São 11 áreas temáticas e 419 atividades, a maioria delas originadas em sugestões de comunidades nascidas na internet. São tantas as comunidades e sugestões que muita coisa interessante só é conhecida depois que acontece. Por isso, há espaço para que as comunidades se encontrem e façam sua própria agenda - além de uma área de networking que reúne quem desenvolve com quem está disposto a investir.
Alguns, fazem apenas por hobby computadores que valem só de hardware R$ 10 mil, sem contar o trabalho dedicado a fazer máquinas supervelozes.
Felipe Vignolli, 24 anos, afirma que seu hobby é criar computadores que rodem cada vez mais rápido, com ventilação extra e personalização. Esta comunidade, de overclock, reúne-se no sábado numa supercompetição para quebra de recordes.
- O meu tem sensor de temperatura, refrigeracão, marcador de controle de voltagem - mostra Vignolli, indicando as luzes azuis na frente de uma CPU com laterais desenhadas e parte dela transparente, o que garante a ventilação mais eficiente.

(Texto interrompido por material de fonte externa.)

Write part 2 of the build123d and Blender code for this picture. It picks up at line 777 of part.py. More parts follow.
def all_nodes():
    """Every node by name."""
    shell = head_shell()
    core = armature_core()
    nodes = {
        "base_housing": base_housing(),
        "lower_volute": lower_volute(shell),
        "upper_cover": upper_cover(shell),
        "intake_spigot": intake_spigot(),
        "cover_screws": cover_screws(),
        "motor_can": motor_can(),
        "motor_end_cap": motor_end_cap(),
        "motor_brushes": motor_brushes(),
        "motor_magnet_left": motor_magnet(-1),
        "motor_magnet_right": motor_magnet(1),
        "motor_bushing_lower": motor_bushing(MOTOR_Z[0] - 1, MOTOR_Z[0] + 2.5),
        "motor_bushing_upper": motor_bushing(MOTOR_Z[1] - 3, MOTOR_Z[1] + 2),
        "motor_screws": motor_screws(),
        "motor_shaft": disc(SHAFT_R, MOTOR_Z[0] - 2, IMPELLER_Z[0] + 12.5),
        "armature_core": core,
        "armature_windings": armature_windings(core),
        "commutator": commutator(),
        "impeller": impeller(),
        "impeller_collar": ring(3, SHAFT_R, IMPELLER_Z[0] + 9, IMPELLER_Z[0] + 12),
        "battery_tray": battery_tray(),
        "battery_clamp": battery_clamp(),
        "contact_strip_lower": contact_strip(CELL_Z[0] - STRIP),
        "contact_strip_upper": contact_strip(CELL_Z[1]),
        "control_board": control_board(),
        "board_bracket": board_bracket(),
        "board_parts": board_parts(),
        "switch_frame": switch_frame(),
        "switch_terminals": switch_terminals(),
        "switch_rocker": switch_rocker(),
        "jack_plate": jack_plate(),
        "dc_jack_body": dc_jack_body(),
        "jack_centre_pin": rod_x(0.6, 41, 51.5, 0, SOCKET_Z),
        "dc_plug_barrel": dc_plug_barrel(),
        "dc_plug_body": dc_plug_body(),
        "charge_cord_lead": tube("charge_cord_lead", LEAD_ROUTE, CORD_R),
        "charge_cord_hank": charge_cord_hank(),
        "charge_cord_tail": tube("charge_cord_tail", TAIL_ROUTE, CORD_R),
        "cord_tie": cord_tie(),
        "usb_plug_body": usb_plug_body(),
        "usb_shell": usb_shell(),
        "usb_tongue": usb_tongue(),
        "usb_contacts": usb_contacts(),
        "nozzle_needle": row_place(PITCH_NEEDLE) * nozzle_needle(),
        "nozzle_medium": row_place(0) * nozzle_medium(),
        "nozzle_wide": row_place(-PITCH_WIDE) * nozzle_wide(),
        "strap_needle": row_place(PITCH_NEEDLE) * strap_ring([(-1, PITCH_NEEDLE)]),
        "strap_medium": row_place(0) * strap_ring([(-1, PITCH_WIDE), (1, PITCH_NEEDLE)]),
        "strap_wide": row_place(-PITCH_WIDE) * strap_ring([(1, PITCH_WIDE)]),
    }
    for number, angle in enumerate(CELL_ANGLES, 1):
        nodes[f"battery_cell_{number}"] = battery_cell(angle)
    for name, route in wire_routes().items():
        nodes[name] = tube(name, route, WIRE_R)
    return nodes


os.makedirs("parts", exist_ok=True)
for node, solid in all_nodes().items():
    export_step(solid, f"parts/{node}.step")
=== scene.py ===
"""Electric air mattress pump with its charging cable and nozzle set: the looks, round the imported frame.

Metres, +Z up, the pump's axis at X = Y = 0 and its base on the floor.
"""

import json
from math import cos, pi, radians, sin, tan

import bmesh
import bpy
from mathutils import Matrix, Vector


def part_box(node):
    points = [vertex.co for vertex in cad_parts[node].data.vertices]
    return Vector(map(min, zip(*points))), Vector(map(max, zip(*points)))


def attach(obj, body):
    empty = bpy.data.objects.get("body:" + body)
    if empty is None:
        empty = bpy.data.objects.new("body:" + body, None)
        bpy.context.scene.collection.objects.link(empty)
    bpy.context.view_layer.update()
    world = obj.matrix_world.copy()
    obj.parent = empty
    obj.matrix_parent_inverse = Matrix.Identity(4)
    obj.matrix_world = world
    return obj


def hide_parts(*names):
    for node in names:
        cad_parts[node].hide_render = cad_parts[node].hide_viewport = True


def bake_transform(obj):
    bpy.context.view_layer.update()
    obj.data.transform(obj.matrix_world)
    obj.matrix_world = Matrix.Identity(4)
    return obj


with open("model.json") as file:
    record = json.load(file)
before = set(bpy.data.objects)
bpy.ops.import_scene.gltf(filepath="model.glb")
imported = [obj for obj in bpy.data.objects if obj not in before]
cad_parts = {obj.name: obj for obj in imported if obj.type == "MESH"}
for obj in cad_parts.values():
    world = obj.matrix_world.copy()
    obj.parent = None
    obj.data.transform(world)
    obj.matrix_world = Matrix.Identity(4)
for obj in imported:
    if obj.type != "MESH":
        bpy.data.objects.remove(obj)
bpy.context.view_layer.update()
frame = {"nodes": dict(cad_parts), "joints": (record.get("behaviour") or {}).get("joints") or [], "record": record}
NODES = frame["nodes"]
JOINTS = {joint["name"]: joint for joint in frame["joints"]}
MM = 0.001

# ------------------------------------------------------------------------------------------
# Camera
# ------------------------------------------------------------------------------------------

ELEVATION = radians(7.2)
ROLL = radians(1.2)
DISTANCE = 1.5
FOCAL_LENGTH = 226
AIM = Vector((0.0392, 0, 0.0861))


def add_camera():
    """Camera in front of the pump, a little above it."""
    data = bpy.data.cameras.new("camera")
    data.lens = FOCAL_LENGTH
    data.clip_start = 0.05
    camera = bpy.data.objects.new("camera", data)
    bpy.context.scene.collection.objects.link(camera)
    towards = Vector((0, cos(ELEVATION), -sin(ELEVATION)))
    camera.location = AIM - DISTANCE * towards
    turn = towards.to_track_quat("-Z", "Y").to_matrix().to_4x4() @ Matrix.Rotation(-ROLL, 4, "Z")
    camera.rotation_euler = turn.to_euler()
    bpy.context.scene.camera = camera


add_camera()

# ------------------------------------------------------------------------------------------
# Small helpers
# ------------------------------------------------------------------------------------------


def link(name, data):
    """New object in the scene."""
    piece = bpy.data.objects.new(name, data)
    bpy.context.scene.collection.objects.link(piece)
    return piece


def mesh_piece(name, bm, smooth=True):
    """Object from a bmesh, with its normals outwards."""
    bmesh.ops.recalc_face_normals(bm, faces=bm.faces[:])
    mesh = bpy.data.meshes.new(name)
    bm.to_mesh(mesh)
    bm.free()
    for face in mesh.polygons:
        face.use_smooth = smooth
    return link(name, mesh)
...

Estudante do oitavo ano de Ciências da Computação na Faculdade Veiga de Almeida, em Saquarema (RJ), Vignolli está uma bancada atrás de equipes superespecializadas, como a do Serpro.
- A saída da crise está na capacidade de inovação. Estamos numa transição da sociedade industrial para a sociedade em rede. É isso que a Campus Party representa - diz Branco.
Neste ano, a principal aposta do evento é o desenvolvimento de um robô totalmente composto por tecnologias livres, batizado de CP01 e que deve, depois de pronto, ficar do tamanho de um ser humano. A criação será coletiva, pois o mecanismo fica disponível para download. O protótipo será dissecado pelos campuseiros - como são chamados os participantes do evento - para o surgimento de soluções - por módulo, facilitando a troca de conhecimento.
Na área livre da Feira, coletes para massagens a dois e robôs devem fazer a festa dos visitantes. Na área de discussão, a proposta é saber o que fazer com o lixo eletrônico gerado pelos sucessivos avanços tecnológicos.